Ne var ki faiz artırma sürecini zamana yayınca ve program da eksik olunca şöyle bir açmaz çıkıyor ortaya. Enflasyon istediğiniz ölçüde düşmüyor ama döviz kuru hep enflasyonun altında artıyor (öyle olması zorunluluğu çıkıyor). Ekonomide yavaşlama/daralma eğilimleri gözleniyor. Hele bir de kredi faizini çok yükselten ek makro ihtiyati (olduğu söylenen) önlemler alıyorsanız. Çeşitli olumsuzluklara yol açıyor bunlar. Birincisi, şikâyetler yaygınlaşıyor. İhracat yapan sanayici, ihracat yapmayan sanayici, esnaf, emekliler ve ücretliler; kimse halinden memnun olmuyor: Kim sahiplenecek programı? İkincisi, ara malı ithalatının göreli olarak ucuz kalması ara malı ithalatı kullanımını yükseltiyor (oysa zaten yapısal sorunlardan biri buydu). Üçüncüsü, döviz kurunun öngörülebilir gelecekte kontrolden çıkmayacağı bekleniyorsa, döviz cinsinden borçlanma eğilimleri artıyor (döviz cinsinden yükümlülük çoğaltma eğilimleri hortluyor). Dördüncüsü, enflasyon beklentileri istenilen düzeylere gerilemiyor ve dolayısıyla fiyatlama davranışları yeterince düzelmiyor.
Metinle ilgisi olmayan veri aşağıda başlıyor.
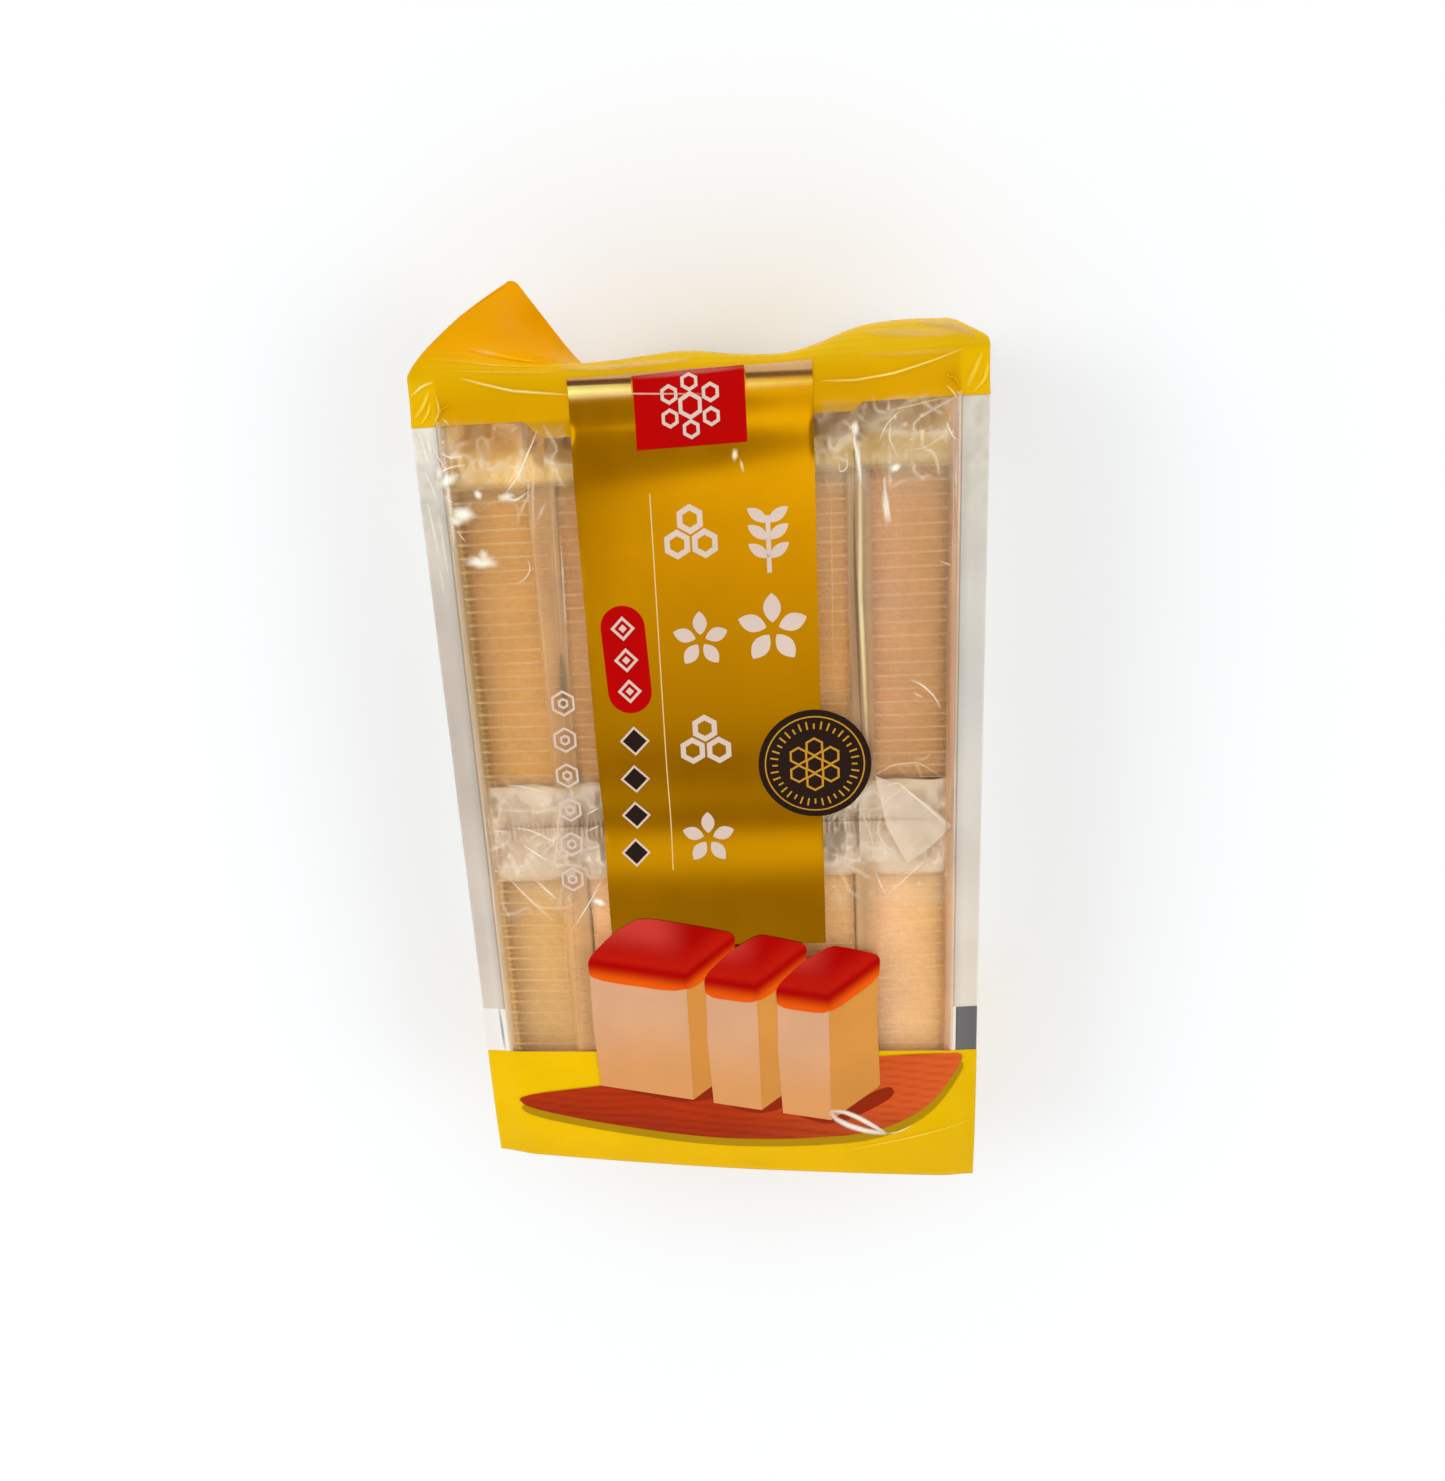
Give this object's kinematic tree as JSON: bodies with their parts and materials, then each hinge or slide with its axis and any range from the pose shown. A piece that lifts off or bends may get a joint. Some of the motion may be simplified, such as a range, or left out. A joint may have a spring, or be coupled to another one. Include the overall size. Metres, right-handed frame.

Tüm bunlara rağmen, sabır gösterilirse 2025 sonunda enflasyon hedeflenen düzeye olmasa bile ona yakın bir düzeye düşebilir. Ama sonrası? Şikâyetler artıyorken siyaset daha fazla sabır gösterir mi? Yoksa Türkiye yüzde 25-30 düzeyinde bir enflasyonla ve oynak bir büyümeyle yoluna devam etmeye mi çalışır? Öyle yaparsa enflasyon o düzeyde ne kadar kalır? Bir anlamda 1990’lara mı döneriz?